Difendere il «lei» è causa persa Ma molto onorevole

Egregio dottor Granzotto, leggo molto spesso le sue risposte in materia linguistica, e a questo proposito vorrei sapere che cosa pensa dell’uso comune da parte di enti, call center, società etc del nome dell’interlocutore telefonico - per esempio: signor Gustavo - anziché del cognome. Ho avuto diverse occasioni, in questi ultimi mesi, di parlare al telefono con uno sconosciuto che mi chiamava per nome. Quale può essere il motivo che spinge a questa scelta molto diffusa?
Genova

Malvezzo dilagante, caro Basevi, quello di dare del tu a degli sconosciuti. Fosse poi solo degli enti o dei call center, ma ci si mettono anche i giovani e quel che è peggio i giovanilisti, cioè gli ultraquarantenni che si credono e si dicono (sarà mica un altro diritto umano?) appena entrati nell’età della ragione. Le giovaniliste, poi, meglio lasciar perdere. Fra coloro che una volta si dicevano carampane (sostantivo deonomastico e cioè forgiato sul nome della nobile famiglia Rampani di Venezia, ma questa è un’altra storia) è tutto un dirsi e darsi della «ragazza». Parola che non ha cambiato significato nel corso dei secoli e seguita a indicare l’adolescente o, comunque, la donna di giovane età.

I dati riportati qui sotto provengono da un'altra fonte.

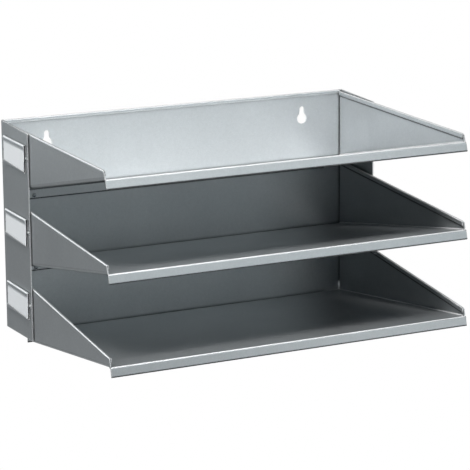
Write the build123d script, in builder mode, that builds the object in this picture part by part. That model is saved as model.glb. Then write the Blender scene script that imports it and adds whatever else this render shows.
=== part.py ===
from build123d import *
from math import asin, atan2, cos, degrees, radians, sin, tan
import os

# Three-tier desktop file sorter, folded from sheet steel and hung on two keyholes.
# Millimetres. +X is the sorter's right, -Y its front and +Z up. The origin is midway between
# the round ends of the keyholes, on the rear face of the back panel.

SHEET = 1.0                   # steel sheet of the frame and the trays

# Frame: a back panel with a side return at each end
FRAME_WIDTH = 333.0
RETURN_DEPTH = 58.3
FRAME_BELOW = 157.2           # keyhole line down to the returns' lower edges
FRAME_ABOVE = 23.3            # keyhole line up to the top of the back panel
RETURN_DROP = 3.4             # fall of a return's top edge from back to front
FRAME_BEND = 1.5
PANEL_HEM = 3.0               # height of the fold along the panel's top edge
TONGUE_DROP = 17.5            # how far the panel reaches below the returns
TONGUE_WIDTH = 276.0          # its width at the lower edge
TONGUE_SHOULDER = 9.0         # how far its right side runs straight down, behind the bottom tray

# Keyholes
KEYHOLE_SPACING = 250.0
KEYHOLE_RADIUS = 4.8
KEYHOLE_SLOT = 4.6            # width of the narrow end
KEYHOLE_RISE = 10.8           # keyhole line up to the top of the slot
KEYHOLE_NECK = 37.5           # degrees from upright where the circle gives way to the neck
KEYHOLE_NECK_TOP = 6.2

# Trays: three alike, fanned by their mounting heights
TRAY_WIDTH = 330.0
FLOOR_LENGTH = 215.0          # rear edge to the lip's bend, along the floor
REAR_HEIGHT = 119.6           # floor of the top tray at the panel, above the returns' lower edges
REAR_PITCH = 63.3
FRONT_HEIGHT = 165.3          # its lip bend, above the same edges
FRONT_PITCH = 74.7
LIP_DEPTH = 8.4
LIP_SPREAD = 0.8              # how far the lip's lower edge stands ahead of its bend
LIP_BEND = 1.6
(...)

Veniamo al dunque: del malvezzo in questione è responsabile, sebbene indirettamente, per il cinquanta per cento l’America. Come sappiamo, nella lingua laggiù parlata singolare e plurale del pronome di seconda persona si scrivono e si pronunciano nella stessa maniera: you. Ciò ha portato falangi di beoti a concludere che Oltreoceano ci si rivolge a tutti, indistintamente, nel modo familiare e cioè col «tu» (senza dunque tener conto che negli States il segnale semantico del nostro «tu», la familiarità, è rappresentato dal chiamarsi col nome di battesimo). A far di un innocuo luogo comune una sciagura pensarono poi i così detti esperti in scienza della comunicazione - in genere giovani scalpitanti tutto customer care, mission, target, occurence, management e relationship - ai quali, nel proposito di darsi una svecchiata, le aziende di servizi spalancarono le porte. Manco a dirlo, quegli «scienziati» imposero che nei rapporti con il cliente o il consumatore si seguisse quello che ritengono essere l’uso americano: tu a tutti. E ciò allo scopo di instaurare il «rapporto diretto», di alimentare la bubbola del sentimento di appartenenza alla community e di far sentire ogni interlocutore un «americano del Kansas City» come il Nando Mericoni di Alberto Sordi.
Il secondo cinquanta per cento, riferito all’uso generalizzato del «tu» diciamo così da strada e da negozio («Senti, sai mica dov’è piazza Cavour?», «In che cosa posso esserti utile?», altra americanata, calco imbecille del «Can I help you?» in luogo dell’autarchico «Desidera?») trae dal promiscuo sessantottino e dall’unitarismo proletario comunista. Nel Pci si era tutti compagni e ci si dava del tu (meno che a Togliatti, il quale pretendeva il lei. E siccome suonava male, suonava socialdemocratico un «Senta, compagno», il Migliore si evitò anche l’appellativo). Dell’impronta collettiva e promiscua del Sessantotto, poi, neanche a dire. Bene, siccome siamo un popolo di reduci che coltivano il reducismo, l’uso di dar indiscriminatamente del tu ha sempre covato sotto la cenere finendo per tornare a divampare con l’affermarsi del giovanilismo di costume e di lifting (fra ragazzi e ragazze ci si da del tu, no?). Che fare, allora? Bé, con questi presupposti non si vedono vie di scampo, caro Basevi, se non quella di resistere-resistere-resistere rispondendo col lei agli inveterati «tuisti».

Meglio sarebbe il «voi» e aveva visto giusto chi sappiamo a volerlo imporre al posto dello spagnolesco e sciatto «lei». Ma siccome come dice quel buontempone di Gianfranco Fini stiamo parlando del Male Assoluto, accontentiamoci di quel che passa il convento.